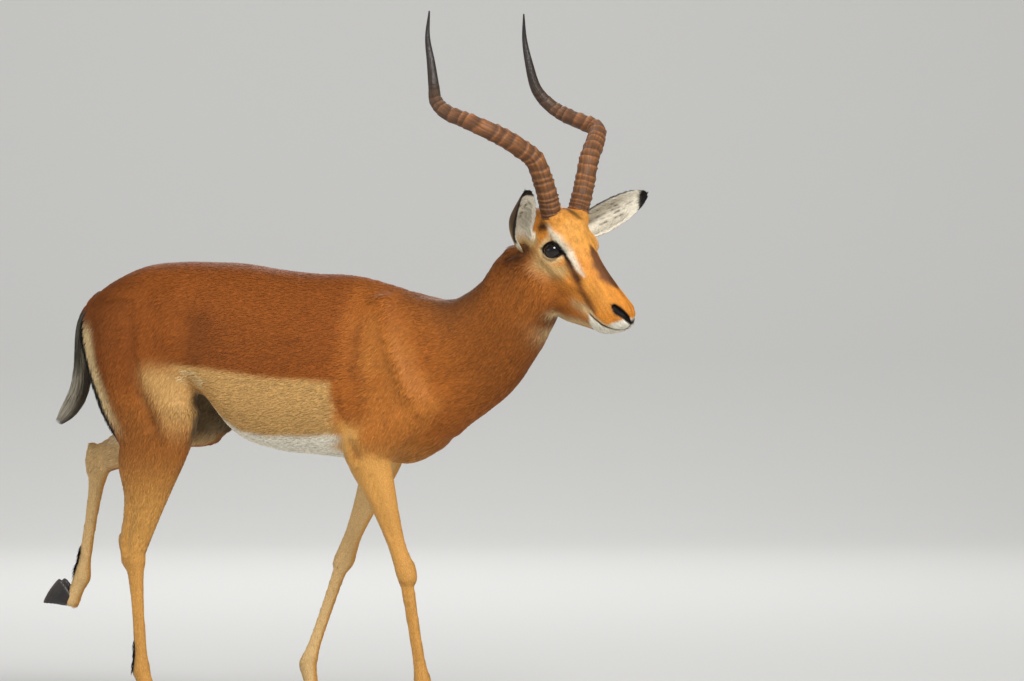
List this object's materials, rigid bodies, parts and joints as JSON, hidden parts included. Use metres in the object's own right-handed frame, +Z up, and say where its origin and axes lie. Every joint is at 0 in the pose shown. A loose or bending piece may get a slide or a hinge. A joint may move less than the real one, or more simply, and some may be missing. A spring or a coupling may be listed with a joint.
{
  "type": "impala antelope, adult male, life-size still model",
  "caption": "Walking male impala with lyre-shaped ridged horns, one hind leg lifted in mid-step, standing on its hooves.",
  "frame": {"origin": "on the floor, under the middle of the animal's bounding box", "axes": "+X towards the chest and head, +Y to the animal's left side, +Z up"},
  "size_m": [1.3691, 0.401, 1.4091],
  "materials": {
    "coat": "short glossy red-brown hair, paler below",
    "face_coat": "very short orange-tan hair with white and dark marks",
    "leg_coat": "short fawn hair",
    "ear_coat": "white hair inside, grey-brown outside, black tip",
    "tail_coat": "long white hair with a black stripe",
    "horn": "ridged horn, smooth and darker at the tips",
    "eye": "wet and glossy",
    "hoof": "satin horn"
  },
  "bodies": {
    "root": {"trunk": "coat", "neck": "coat", "head": "face_coat", "ear_left": "ear_coat", "ear_right": "ear_coat", "eye_left": "eye", "eye_right": "eye", "horn_left": "horn", "horn_right": "horn", "tail": "tail_coat", "foreleg_left": "leg_coat", "foreleg_right": "leg_coat", "hindleg_left": "leg_coat", "hindleg_right": "leg_coat", "forehoof_left_inner": "hoof", "forehoof_left_outer": "hoof", "forehoof_right_inner": "hoof", "forehoof_right_outer": "hoof", "hindhoof_left_inner": "hoof", "hindhoof_left_outer": "hoof", "hindhoof_right_inner": "hoof", "hindhoof_right_outer": "hoof"}
  },
  "joints": []
}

WORK REQUIRED. Write down every line of the data exactly as it appears above.

FULL ANSWER.
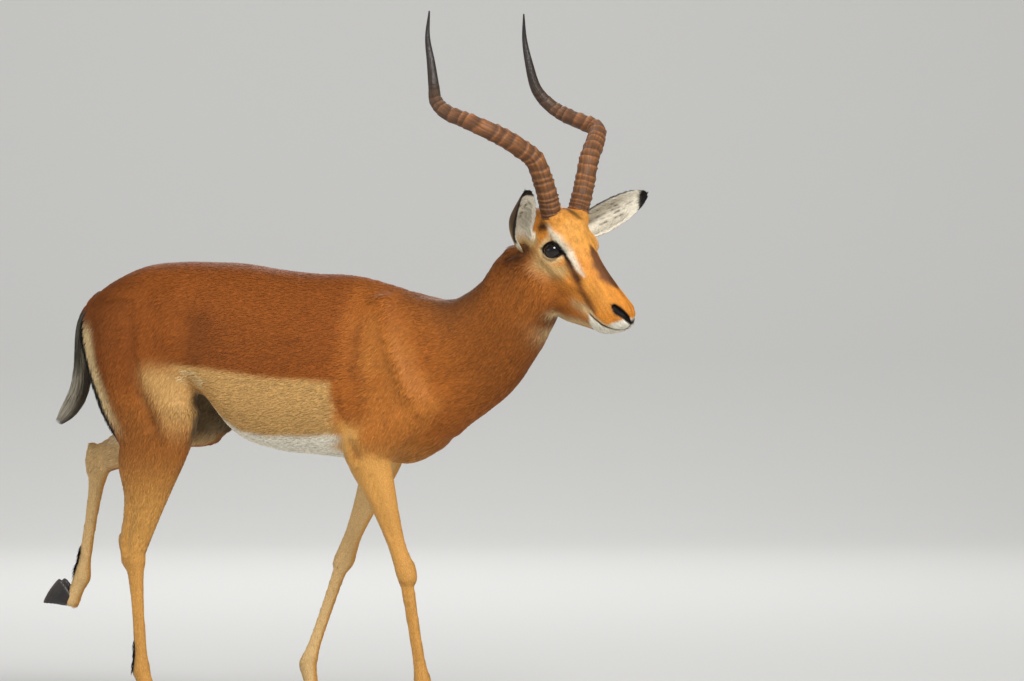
List this object's materials, rigid bodies, parts and joints as JSON, hidden parts included. Use metres in the object's own right-handed frame, +Z up, and say where its origin and axes lie. Every joint is at 0 in the pose shown. A loose or bending piece may get a slide or a hinge. A joint may move less than the real one, or more simply, and some may be missing. A spring or a coupling may be listed with a joint.
{
  "type": "impala antelope, adult male, life-size still model",
  "caption": "Walking male impala with lyre-shaped ridged horns, one hind leg lifted in mid-step, standing on its hooves.",
  "frame": {"origin": "on the floor, under the middle of the animal's bounding box", "axes": "+X towards the chest and head, +Y to the animal's left side, +Z up"},
  "size_m": [1.3691, 0.401, 1.4091],
  "materials": {
    "coat": "short glossy red-brown hair, paler below",
    "face_coat": "very short orange-tan hair with white and dark marks",
    "leg_coat": "short fawn hair",
    "ear_coat": "white hair inside, grey-brown outside, black tip",
    "tail_coat": "long white hair with a black stripe",
    "horn": "ridged horn, smooth and darker at the tips",
    "eye": "wet and glossy",
    "hoof": "satin horn"
  },
  "bodies": {
    "root": {"trunk": "coat", "neck": "coat", "head": "face_coat", "ear_left": "ear_coat", "ear_right": "ear_coat", "eye_left": "eye", "eye_right": "eye", "horn_left": "horn", "horn_right": "horn", "tail": "tail_coat", "foreleg_left": "leg_coat", "foreleg_right": "leg_coat", "hindleg_left": "leg_coat", "hindleg_right": "leg_coat", "forehoof_left_inner": "hoof", "forehoof_left_outer": "hoof", "forehoof_right_inner": "hoof", "forehoof_right_outer": "hoof", "hindhoof_left_inner": "hoof", "hindhoof_left_outer": "hoof", "hindhoof_right_inner": "hoof", "hindhoof_right_outer": "hoof"}
  },
  "joints": []
}